## Exercise objective
Each line below should be reproduced without any alteration.

^^^^

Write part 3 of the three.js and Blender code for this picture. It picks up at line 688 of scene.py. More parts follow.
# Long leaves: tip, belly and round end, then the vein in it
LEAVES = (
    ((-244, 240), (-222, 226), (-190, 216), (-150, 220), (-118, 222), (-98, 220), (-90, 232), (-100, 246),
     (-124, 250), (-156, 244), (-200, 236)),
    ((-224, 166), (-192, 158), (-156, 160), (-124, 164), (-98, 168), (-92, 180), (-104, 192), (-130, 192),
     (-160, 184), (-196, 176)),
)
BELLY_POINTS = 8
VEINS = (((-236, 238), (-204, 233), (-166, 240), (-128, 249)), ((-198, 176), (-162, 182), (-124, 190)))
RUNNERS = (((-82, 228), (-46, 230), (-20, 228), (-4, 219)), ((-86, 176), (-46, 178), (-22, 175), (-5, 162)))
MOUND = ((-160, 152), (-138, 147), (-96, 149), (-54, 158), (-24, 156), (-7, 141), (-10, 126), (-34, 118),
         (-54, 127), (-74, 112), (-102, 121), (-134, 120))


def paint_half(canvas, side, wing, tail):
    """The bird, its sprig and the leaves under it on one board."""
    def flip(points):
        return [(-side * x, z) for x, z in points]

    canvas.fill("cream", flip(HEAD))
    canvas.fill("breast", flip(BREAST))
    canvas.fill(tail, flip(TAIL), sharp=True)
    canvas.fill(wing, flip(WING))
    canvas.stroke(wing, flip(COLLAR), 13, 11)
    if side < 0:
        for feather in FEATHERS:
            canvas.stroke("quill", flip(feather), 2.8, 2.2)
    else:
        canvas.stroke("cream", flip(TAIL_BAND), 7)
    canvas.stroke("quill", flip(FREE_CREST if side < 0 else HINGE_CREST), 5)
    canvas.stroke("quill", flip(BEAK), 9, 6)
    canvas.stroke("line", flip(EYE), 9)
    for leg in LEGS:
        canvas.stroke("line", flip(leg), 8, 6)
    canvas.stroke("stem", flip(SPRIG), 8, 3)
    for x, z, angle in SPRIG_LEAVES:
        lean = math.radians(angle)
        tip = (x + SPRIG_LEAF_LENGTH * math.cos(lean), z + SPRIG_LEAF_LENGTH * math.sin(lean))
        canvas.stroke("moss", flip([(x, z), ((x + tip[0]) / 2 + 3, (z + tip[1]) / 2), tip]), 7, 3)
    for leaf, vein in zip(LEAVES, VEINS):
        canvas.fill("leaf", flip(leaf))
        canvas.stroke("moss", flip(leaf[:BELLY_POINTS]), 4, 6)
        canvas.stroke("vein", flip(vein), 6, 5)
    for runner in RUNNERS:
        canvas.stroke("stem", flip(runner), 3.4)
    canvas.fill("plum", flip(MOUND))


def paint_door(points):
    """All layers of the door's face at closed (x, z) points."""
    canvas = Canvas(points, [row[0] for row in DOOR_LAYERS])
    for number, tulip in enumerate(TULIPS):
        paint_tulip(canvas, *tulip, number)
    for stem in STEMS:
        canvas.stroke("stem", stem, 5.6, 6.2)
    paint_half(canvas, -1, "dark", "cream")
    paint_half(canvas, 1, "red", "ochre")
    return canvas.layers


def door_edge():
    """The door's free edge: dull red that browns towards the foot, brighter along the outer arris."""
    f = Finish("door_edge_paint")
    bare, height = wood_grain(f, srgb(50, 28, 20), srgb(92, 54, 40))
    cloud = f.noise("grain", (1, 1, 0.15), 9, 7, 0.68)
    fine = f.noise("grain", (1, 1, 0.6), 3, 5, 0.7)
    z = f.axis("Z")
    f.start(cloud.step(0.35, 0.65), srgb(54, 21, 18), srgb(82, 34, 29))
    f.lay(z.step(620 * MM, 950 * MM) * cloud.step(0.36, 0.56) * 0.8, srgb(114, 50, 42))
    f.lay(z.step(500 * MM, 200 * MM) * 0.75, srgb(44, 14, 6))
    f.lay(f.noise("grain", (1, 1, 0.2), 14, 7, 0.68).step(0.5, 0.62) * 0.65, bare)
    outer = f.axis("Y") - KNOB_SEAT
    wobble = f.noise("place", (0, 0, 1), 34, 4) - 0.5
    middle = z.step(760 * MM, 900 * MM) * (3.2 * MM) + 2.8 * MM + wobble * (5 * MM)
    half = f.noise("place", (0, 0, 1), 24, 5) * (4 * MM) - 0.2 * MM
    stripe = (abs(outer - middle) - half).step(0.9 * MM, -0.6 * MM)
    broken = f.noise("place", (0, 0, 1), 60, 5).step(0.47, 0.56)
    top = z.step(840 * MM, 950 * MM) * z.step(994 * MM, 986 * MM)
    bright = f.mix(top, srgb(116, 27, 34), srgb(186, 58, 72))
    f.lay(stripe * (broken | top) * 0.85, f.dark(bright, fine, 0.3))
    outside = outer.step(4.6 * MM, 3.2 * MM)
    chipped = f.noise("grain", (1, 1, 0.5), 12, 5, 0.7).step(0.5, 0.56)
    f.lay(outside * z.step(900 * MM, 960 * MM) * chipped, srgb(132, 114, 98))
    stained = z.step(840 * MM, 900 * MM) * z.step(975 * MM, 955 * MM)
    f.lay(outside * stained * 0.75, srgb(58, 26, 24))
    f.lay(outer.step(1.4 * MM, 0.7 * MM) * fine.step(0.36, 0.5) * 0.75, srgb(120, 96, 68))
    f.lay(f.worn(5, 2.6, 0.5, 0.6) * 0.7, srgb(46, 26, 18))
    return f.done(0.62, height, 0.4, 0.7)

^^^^

## Completed task
Write part 3 of the three.js and Blender code for this picture. It picks up at line 688 of scene.py. More parts follow.
# Long leaves: tip, belly and round end, then the vein in it
LEAVES = (
    ((-244, 240), (-222, 226), (-190, 216), (-150, 220), (-118, 222), (-98, 220), (-90, 232), (-100, 246),
     (-124, 250), (-156, 244), (-200, 236)),
    ((-224, 166), (-192, 158), (-156, 160), (-124, 164), (-98, 168), (-92, 180), (-104, 192), (-130, 192),
     (-160, 184), (-196, 176)),
)
BELLY_POINTS = 8
VEINS = (((-236, 238), (-204, 233), (-166, 240), (-128, 249)), ((-198, 176), (-162, 182), (-124, 190)))
RUNNERS = (((-82, 228), (-46, 230), (-20, 228), (-4, 219)), ((-86, 176), (-46, 178), (-22, 175), (-5, 162)))
MOUND = ((-160, 152), (-138, 147), (-96, 149), (-54, 158), (-24, 156), (-7, 141), (-10, 126), (-34, 118),
         (-54, 127), (-74, 112), (-102, 121), (-134, 120))


def paint_half(canvas, side, wing, tail):
    """The bird, its sprig and the leaves under it on one board."""
    def flip(points):
        return [(-side * x, z) for x, z in points]

    canvas.fill("cream", flip(HEAD))
    canvas.fill("breast", flip(BREAST))
    canvas.fill(tail, flip(TAIL), sharp=True)
    canvas.fill(wing, flip(WING))
    canvas.stroke(wing, flip(COLLAR), 13, 11)
    if side < 0:
        for feather in FEATHERS:
            canvas.stroke("quill", flip(feather), 2.8, 2.2)
    else:
        canvas.stroke("cream", flip(TAIL_BAND), 7)
    canvas.stroke("quill", flip(FREE_CREST if side < 0 else HINGE_CREST), 5)
    canvas.stroke("quill", flip(BEAK), 9, 6)
    canvas.stroke("line", flip(EYE), 9)
    for leg in LEGS:
        canvas.stroke("line", flip(leg), 8, 6)
    canvas.stroke("stem", flip(SPRIG), 8, 3)
    for x, z, angle in SPRIG_LEAVES:
        lean = math.radians(angle)
        tip = (x + SPRIG_LEAF_LENGTH * math.cos(lean), z + SPRIG_LEAF_LENGTH * math.sin(lean))
        canvas.stroke("moss", flip([(x, z), ((x + tip[0]) / 2 + 3, (z + tip[1]) / 2), tip]), 7, 3)
    for leaf, vein in zip(LEAVES, VEINS):
        canvas.fill("leaf", flip(leaf))
        canvas.stroke("moss", flip(leaf[:BELLY_POINTS]), 4, 6)
        canvas.stroke("vein", flip(vein), 6, 5)
    for runner in RUNNERS:
        canvas.stroke("stem", flip(runner), 3.4)
    canvas.fill("plum", flip(MOUND))


def paint_door(points):
    """All layers of the door's face at closed (x, z) points."""
    canvas = Canvas(points, [row[0] for row in DOOR_LAYERS])
    for number, tulip in enumerate(TULIPS):
        paint_tulip(canvas, *tulip, number)
    for stem in STEMS:
        canvas.stroke("stem", stem, 5.6, 6.2)
    paint_half(canvas, -1, "dark", "cream")
    paint_half(canvas, 1, "red", "ochre")
    return canvas.layers


def door_edge():
    """The door's free edge: dull red that browns towards the foot, brighter along the outer arris."""
    f = Finish("door_edge_paint")
    bare, height = wood_grain(f, srgb(50, 28, 20), srgb(92, 54, 40))
    cloud = f.noise("grain", (1, 1, 0.15), 9, 7, 0.68)
    fine = f.noise("grain", (1, 1, 0.6), 3, 5, 0.7)
    z = f.axis("Z")
    f.start(cloud.step(0.35, 0.65), srgb(54, 21, 18), srgb(82, 34, 29))
    f.lay(z.step(620 * MM, 950 * MM) * cloud.step(0.36, 0.56) * 0.8, srgb(114, 50, 42))
    f.lay(z.step(500 * MM, 200 * MM) * 0.75, srgb(44, 14, 6))
    f.lay(f.noise("grain", (1, 1, 0.2), 14, 7, 0.68).step(0.5, 0.62) * 0.65, bare)
    outer = f.axis("Y") - KNOB_SEAT
    wobble = f.noise("place", (0, 0, 1), 34, 4) - 0.5
    middle = z.step(760 * MM, 900 * MM) * (3.2 * MM) + 2.8 * MM + wobble * (5 * MM)
    half = f.noise("place", (0, 0, 1), 24, 5) * (4 * MM) - 0.2 * MM
    stripe = (abs(outer - middle) - half).step(0.9 * MM, -0.6 * MM)
    broken = f.noise("place", (0, 0, 1), 60, 5).step(0.47, 0.56)
    top = z.step(840 * MM, 950 * MM) * z.step(994 * MM, 986 * MM)
    bright = f.mix(top, srgb(116, 27, 34), srgb(186, 58, 72))
    f.lay(stripe * (broken | top) * 0.85, f.dark(bright, fine, 0.3))
    outside = outer.step(4.6 * MM, 3.2 * MM)
    chipped = f.noise("grain", (1, 1, 0.5), 12, 5, 0.7).step(0.5, 0.56)
    f.lay(outside * z.step(900 * MM, 960 * MM) * chipped, srgb(132, 114, 98))
    stained = z.step(840 * MM, 900 * MM) * z.step(975 * MM, 955 * MM)
    f.lay(outside * stained * 0.75, srgb(58, 26, 24))
    f.lay(outer.step(1.4 * MM, 0.7 * MM) * fine.step(0.36, 0.5) * 0.75, srgb(120, 96, 68))
    f.lay(f.worn(5, 2.6, 0.5, 0.6) * 0.7, srgb(46, 26, 18))
    return f.done(0.62, height, 0.4, 0.7)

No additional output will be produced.